Last Thursday Amazon EC2 suffered a major outage effecting many sites and services hosted on EC2. Friday was a holiday in North America (Good Friday) but the holiday weekend ends on Monday when many I.T. managers are going to to have some explaining to do.
Amazon’s EC2 is one of the largest and highest profile cloud service providers. An outage like this is sure to have many executives, and not just EC2 customers asking some tough questions that managers and engineers responsible for implementing and promoting cloud services will need to answer.
Part of the allure of the cloud has been that you upload your application to the cloud and you will get scalability, high availability and all the benefits of an expensive architecture for dollars a month. This isn’t always true. If your had deployed some critical services to EC2 that were unavailable due to the outage here are some of the questions you will probably be answering in the coming days
I am trying to avoid referencing Amazon specifically because this could (in theory) happen with any cloud provider and customers of other cloud providers might want to start collecting answers to these questions before they have an outage. I am also writing this without having read an in-depth description of exactly what went wrong at EC2.
- Exactly what SLA did my cloud provider promise. Did this recent outage actually count as a violation of my SLA? If so, what is my cloud provider going to do about it. Are they compensating me for my business losses incurred due to the outage? Are they sending me a cheque large enough for me to build my own off-cloud disaster recovery centre? Are they giving me a small refund to cover this months service fees? Or are they just sending me a ‘We are sorry, but we still love you’ email and not charging for the time when they were down and weren’t providing service anyway.

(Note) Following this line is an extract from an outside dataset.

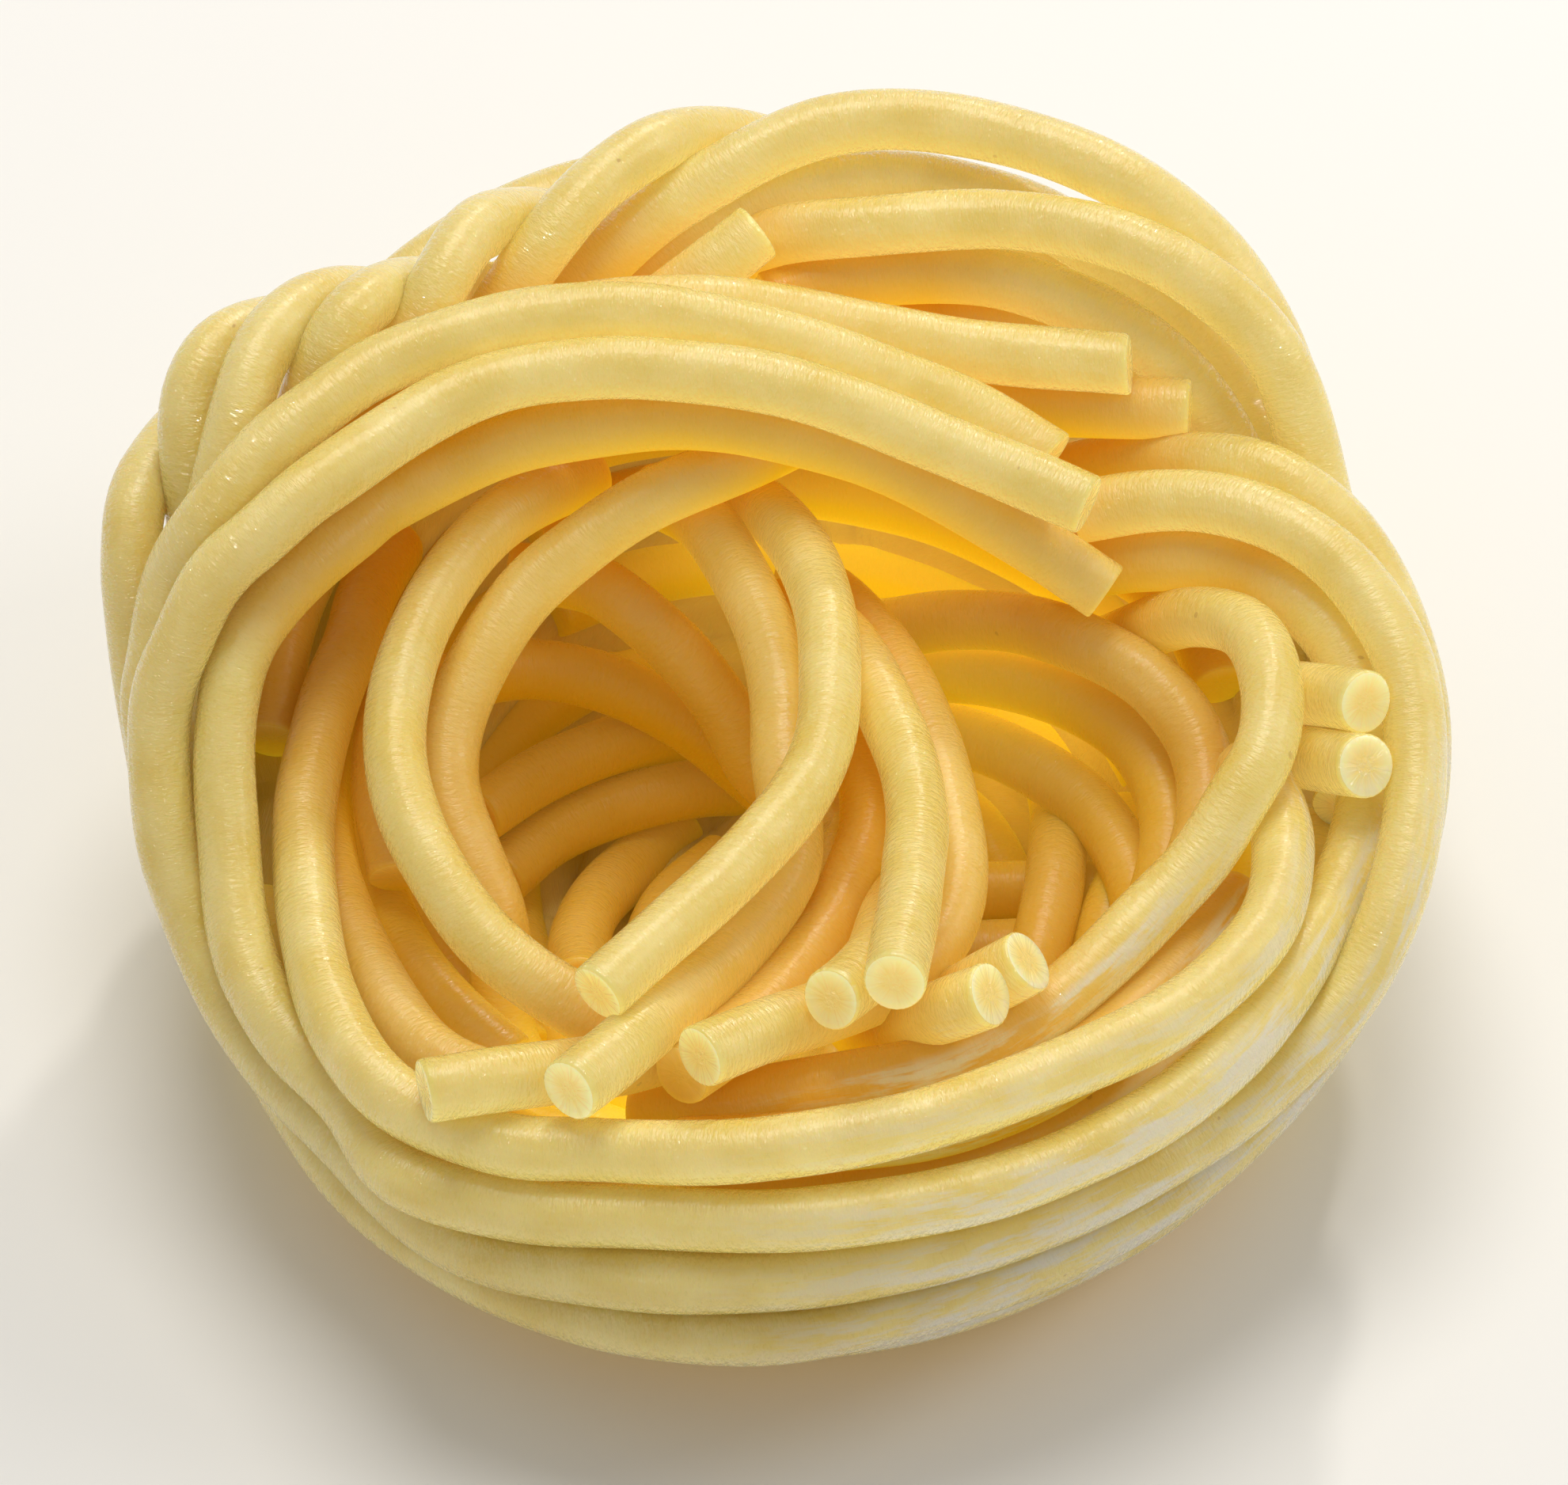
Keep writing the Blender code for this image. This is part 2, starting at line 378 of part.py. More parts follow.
def ring_places(line, sag):
    """Which of a line's points carry a ring: few where it runs straight and more where it bends."""
    ahead = np.diff(line, axis=0)
    ahead /= np.linalg.norm(ahead, axis=1)[:, None]
    bend = np.linalg.norm(np.diff(ahead, axis=0), axis=1) / STATION_STEP
    bend = np.concatenate([bend[:1], bend, bend[-1:]])
    bend = np.convolve(np.pad(bend, 4, mode="edge"), np.full(9, 1 / 9), mode="valid")
    spacing = np.clip(np.sqrt(8 * sag / np.maximum(bend, 1e-3)), RING_LEAST, RING_MOST)
    along = np.concatenate([[0], np.cumsum(2 * STATION_STEP / (spacing[1:] + spacing[:-1]))])
    count = max(2, round(along[-1])) + 1
    return np.interp(np.linspace(0, along[-1], count), along, np.arange(len(line))).round().astype(int)


def tube(name, line):
    """A tube along a line with flat sides and square-cut ends."""
    shown = name in CURLS or name in ARCHES
    sides = SHOWN_SIDES if shown else HIDDEN_SIDES
    rings = line[ring_places(line, SHOWN_SAG if shown else HIDDEN_SAG)]
    count = len(rings)
    ahead = np.gradient(rings, axis=0)
    ahead /= np.linalg.norm(ahead, axis=1)[:, None]
    side = np.cross(ahead, [0, 0, 1.0])
    side /= np.linalg.norm(side, axis=1)[:, None]
    up = np.cross(side, ahead)
    corner = STRAND / 2 * CORNER_SHARE
    turn = np.arange(sides) * 2 * math.pi / sides
    points = (rings[:, None] + corner * (side[:, None] * np.cos(turn)[None, :, None]
                                         + up[:, None] * np.sin(turn)[None, :, None]))
    faces = [list(range(sides))]
    for r in range(count - 1):
        for s in range(sides):
            n = (s + 1) % sides
            a, b = r * sides, (r + 1) * sides
            faces.append([a + s, b + s, b + n, a + n])
    faces.append([(count - 1) * sides + s for s in reversed(range(sides))])
    made = build_mesh(name, points.reshape(-1, 3), faces)
    face_outwards(made)
    return made


def face_outwards(made):
    shape = bmesh.new()
    shape.from_mesh(made.data)
    bmesh.ops.recalc_face_normals(shape, faces=shape.faces)
    shape.to_mesh(made.data)
    shape.free()


def core_top(reach, angle):
    """Height of the core's upper side: floor, wall and rim, with the ridge between the hollows."""
    turn = math.radians(angle)
    rim = RIM_FRONT + (RIM_BACK - RIM_FRONT) * (0.5 + 0.5 * math.sin(turn)) ** 2
    inner = HOLLOW_REACH - 2.4 * max(0.0, math.cos(turn - math.radians(130)))
    climb = min(1.0, max(0.0, (reach - inner) / (RIM_REACH - inner)))
    height = FLOOR_TOP + (rim - FLOOR_TOP) * climb * climb * (3 - 2 * climb)
    x = reach * math.cos(turn) - RIDGE_X
    ridge = FLOOR_TOP + (RIDGE_TOP - FLOOR_TOP) * math.exp(-((x / RIDGE_HALF_WIDTH) ** 2))
    return max(height, ridge)


def core():
    """The filled middle of the bundle: a bowl with a ridge across it and a flat spot to rest on."""
    angles = np.arange(0, 360, 12)
    reaches = [1.5, 4.0, 7.0, 10.0, 13.0, 16.0, 19.0]
    rows = []
    for reach in reaches:
        rows.append([(reach, a, core_top(reach, a)) for a in angles])
    for share in (1.0, 0.72, 0.45, 0.2):
        row = []
        for a in angles:
            height = core_top(RIM_REACH, a) * share
            row.append((wall_reach(a, height) - WALL_SKIN, a, height - (0.8 if share == 1.0 else 0)))
        rows.append(row)
    rows.append([(wall_reach(a, 0.9) - 2.6, a, 0.9) for a in angles])
    rows.append([(BASE_REACH, a, 0.0) for a in angles])
    points = [(0, 0, core_top(0, 90))]
    for row in rows:
        points += [(r * math.cos(math.radians(a)), r * math.sin(math.radians(a)), z) for r, a, z in row]
    count = len(angles)
    faces = [[0, 1 + s, 1 + (s + 1) % count] for s in range(count)]
    for r in range(len(rows) - 1):
        for s in range(count):
            n = (s + 1) % count
            a, b = 1 + r * count, 1 + (r + 1) * count
            faces.append([a + s, b + s, b + n])
            faces.append([a + s, b + n, a + n])
    faces.append([1 + (len(rows) - 1) * count + s for s in reversed(range(count))])
    made = build_mesh("pasta_nest", points, faces)
    face_outwards(made)
    return made


def strand_lines():
    """Every strand's line by name, after all have settled against each other."""
    routes = {**ARCHES, **CURLS, **wall_windings(), **inner_windings(), **bottom_windings()}
    lines = [through(stations, middle) for middle, stations in routes.values()]
    shown = [name in ARCHES or name in CURLS for name in routes]
    return dict(zip(routes, settled(lines, shown)))


def pasta():
    material = bpy.data.materials.new("dried_pasta")
    material.use_nodes = True
    surface = material.node_tree.nodes["Principled BSDF"]
    surface.inputs["Base Color"].default_value = PASTA_COLOUR
    surface.inputs["Roughness"].default_value = 0.42
    surface.inputs["Metallic"].default_value = 0.0
    material.diffuse_color = PASTA_COLOUR
    return material


def join_strands(nest, lines):
    """One union fuses all strands to the core, and their own objects then go."""
    bundle = bpy.data.collections.new("strands")
    bpy.context.scene.collection.children.link(bundle)
    for name, line in lines.items():
        strand = tube(name, line)
        bpy.context.scene.collection.objects.unlink(strand)
        bundle.objects.link(strand)
    join = nest.modifiers.new("join", "BOOLEAN")
    join.operation = "UNION"
    join.operand_type = "COLLECTION"
    join.collection = bundle
    join.solver = "MANIFOLD"
    bpy.context.view_layer.update()
    whole = bpy.data.meshes.new_from_object(nest.evaluated_get(bpy.context.evaluated_depsgraph_get()))
    nest.modifiers.clear()
    nest.data = whole
    for strand in list(bundle.objects):
        bpy.data.objects.remove(strand)
    bpy.data.collections.remove(bundle)


def drop_scraps(nest):
    """Keeps the largest joined skin of the mesh, and leaves out loose scraps and sealed hollows."""
    shape = bmesh.new()
    shape.from_mesh(nest.data)
    bmesh.ops.triangulate(shape, faces=shape.faces)
    bmesh.ops.dissolve_degenerate(shape, dist=SLIVER * MM, edges=shape.edges)
    left = set(shape.faces)
    skins = []
    while left:
        skin = set()
        ahead = [next(iter(left))]
        while ahead:
            face = ahead.pop()
            if face in skin:
                continue
            skin.add(face)
            for edge in face.edges:
                if len(edge.link_faces) == 2:
                    ahead += edge.link_faces
        skins.append(skin)
        left -= skin
    skins.sort(key=len)
    for skin in skins[:-1]:
        bmesh.ops.delete(shape, geom=list(skin), context="FACES")
    shape.to_mesh(nest.data)
    shape.free()


def centre(nest):
    """Moves the nest so that its box stands centred on the origin."""
    count = len(nest.data.vertices)
    points = np.empty(count * 3)
    nest.data.vertices.foreach_get("co", points)
    points = points.reshape(-1, 3)
    points[:, :2] -= (points[:, :2].min(axis=0) + points[:, :2].max(axis=0)) / 2
    nest.data.vertices.foreach_set("co", points.ravel())
    nest.data.update()


def main():
    for old in list(bpy.data.objects):
        bpy.data.objects.remove(old)
    nest = core()
    join_strands(nest, strand_lines())
    drop_scraps(nest)
    centre(nest)
    nest.data.materials.clear()
    nest.data.materials.append(pasta())
    nest.data.shade_smooth()
    nest.data.set_sharp_from_angle(angle=math.radians(40))


main()
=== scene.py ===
# A nest of thick dry durum wheat strands, wound by hand and dried, on a plain pale floor.
# Lengths in the dictionaries are millimetres and angles are degrees: 0 is +X, 90 the back, 270 the front.
import math

import bpy
import numpy as np
from mathutils import Matrix, Vector


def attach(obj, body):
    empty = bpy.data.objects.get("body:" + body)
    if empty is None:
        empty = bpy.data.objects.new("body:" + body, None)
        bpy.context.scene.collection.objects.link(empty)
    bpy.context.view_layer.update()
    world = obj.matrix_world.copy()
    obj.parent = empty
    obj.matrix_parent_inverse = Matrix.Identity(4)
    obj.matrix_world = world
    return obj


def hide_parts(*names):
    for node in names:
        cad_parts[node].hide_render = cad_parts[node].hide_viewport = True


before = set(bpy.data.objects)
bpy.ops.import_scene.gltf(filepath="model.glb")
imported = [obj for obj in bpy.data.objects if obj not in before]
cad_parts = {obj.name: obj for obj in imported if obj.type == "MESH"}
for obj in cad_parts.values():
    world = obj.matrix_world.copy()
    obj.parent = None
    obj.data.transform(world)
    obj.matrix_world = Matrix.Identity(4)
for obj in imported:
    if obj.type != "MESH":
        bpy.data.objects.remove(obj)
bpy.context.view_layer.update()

mm = 0.001
nestMiddle = (0.0, 0.0)
ringMiddle = (-6.0, -3.0)
bridgeMiddle = (-6.0, -5.0)
floorRightMiddle = (9.0, -12.0)
floorLeftMiddle = (-1.0, -6.0)
floorFrontMiddle = (2.0, -4.0)

strand = {
    "radius": 1.18,          # half of a 2.4 mm strand, without its rough skin
    "stationStep": 1.2,      # spacing of the points that settle against each other
    "ringStep": 0.55,        # spacing of the rings of the finished tube
    "sides": 24,
    "touching": 2.45,        # least distance between the middles of two strands
    "settleRounds": 50,
    "sightRise": 50.0,       # the strands that show part along this line of sight
    "wallLimit": 23.9,
    "wallFoot": 1.3,
    "centreShift": (0.3664, 0.4381),   # puts the middle of the nest's box on the origin
    "stiff": 5,              # points of one strand this near along it aren't pushed apart
    # shares of an overlap that a round clears: of a shown pair along the line of sight and straight away, and
    # of a hidden one straight away
    "sightPush": 0.2,
    "shownPush": 0.08,
    "hiddenPush": 0.3,
    # the strand's unevenness: (share of the radius, millimetres for each radian along it, ripples around it)
    "waves": [(0.012, 2.3, 0), (0.01, 0.9, 2), (0.008, 1.4, -3)],
    "flat": (0.014, 9.0),    # and how much flatter it is one way, which turns along it
    "patternLength": 500.0,  # how far along the skin's pattern a strand may start
    "seed": 100,
}

wall = {
    "across": 50.0,
    "inset": 1.75,           # the middles of its windings lie this much farther in
    "oval": 0.5,             # how much it is drawn out along x and in along y
    "egg": 0.25,             # how much it is drawn in at the right and out at the left
    "lean": 3.9,             # how far the wall's foot draws in
    "leanPower": 1.3,
    "top": 14.0,
    "footWindings": 2,
    "footPitch": 1.9,
    "footSpan": (40, 386),   # where the first one starts and stops; the next is turned on by the footTurn
    "footTurn": 170,
    "footStep": 15,
    "backPitch": 2.95,
    # where each of the back windings starts and stops
    "backSpans": [(32, 172), (-20, 196), (40, 164), (8, 188), (32, 176), (-8, 192)],
    "backSteps": 12,
    # they climb from half their height between the first angles, and back down between the second
    "backRise": (5, 80),
    "backFall": (200, 100),
    "backSway": 0.4,
    "backTuck": 2.6,         # how far their ends turn in
}
endSpan = 24                 # the stretch at each end of a hidden winding that turns away


def ease(value, low, high):
    # 3c^2 - 2c^3 of the share c from low to high
    climb = np.clip((value - low) / (high - low), 0, 1)
    return climb**2 * (3 - 2 * climb)


def endShare(angle, start, stop):
    # (1 - degrees to the nearer end / end span)^2, and nothing farther in than the end span
    return np.maximum(0.0, 1 - np.minimum(angle - start, stop - angle) / endSpan) ** 2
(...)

- To what extent did my cloud provider provide me with adequate updates and answer questions during the outage. Did my cloud provider provide updates specific to my cloud instances or were they generic impersonal updates. Did these updates live up to what I was promised in terms of communications during an outage? Was I promised anything?
- When my application is deployed to the cloud what types of failures will I have resilience against. The cloud does not mean that high availability engineering happens automatically. Someone still has to figure these things out. It can be your engineering staff, the clouds providers engineers or a mixture of the two but someone has to be coming up with the planning and procedures for dealing with different types of failures and communicating this to everyone involved. This is not the job of your cloud providers marketing department. If you’ve been letting them do this then you are probably not doing your job
- Does your cloud provider actually have the capacity to deal with an outage at one of their data centers. If they don’t have enough spare servers sitting idle at their other data centers to handle an entire data center going down then they have misrepresented their ability to handle this situation. What tools does your cloud provider give you to monitor their spare capacity? How do you know that your cloud provider isn’t over allocating themselves with respect to disaster recovery gambling on no disasters actually happening
A lot of I.T. managers were big on outsourcing to the cloud because they felt outages would not be their problem, I have news for you, they still are your problem. The only difference is that now you have a lot less control over cloud provider than you did when you were running things in house.
I’m not saying that you can’t build highly available systems on top of the cloud, and I’m not saying that deploying applications into the cloud isn’t sometimes more cost effective than renting your own dedicated servers in data-centers. What I am saying is that if availability and redundancy are important to you (and they aren’t for some applications) then you still need to do the upfront engineering investment and design these things into your architecture and procedures. Doing this requires details about your cloud providers architecture and there internal disaster recovery procedures and options.
When I did my instrument flight training a significant amount of energy was devoted to dealing with emergencies and failures when flying through the clouds. Pilots and aircraft controllers both know what the other is expected to do in an emergency. These actions and procedures are studied and practiced.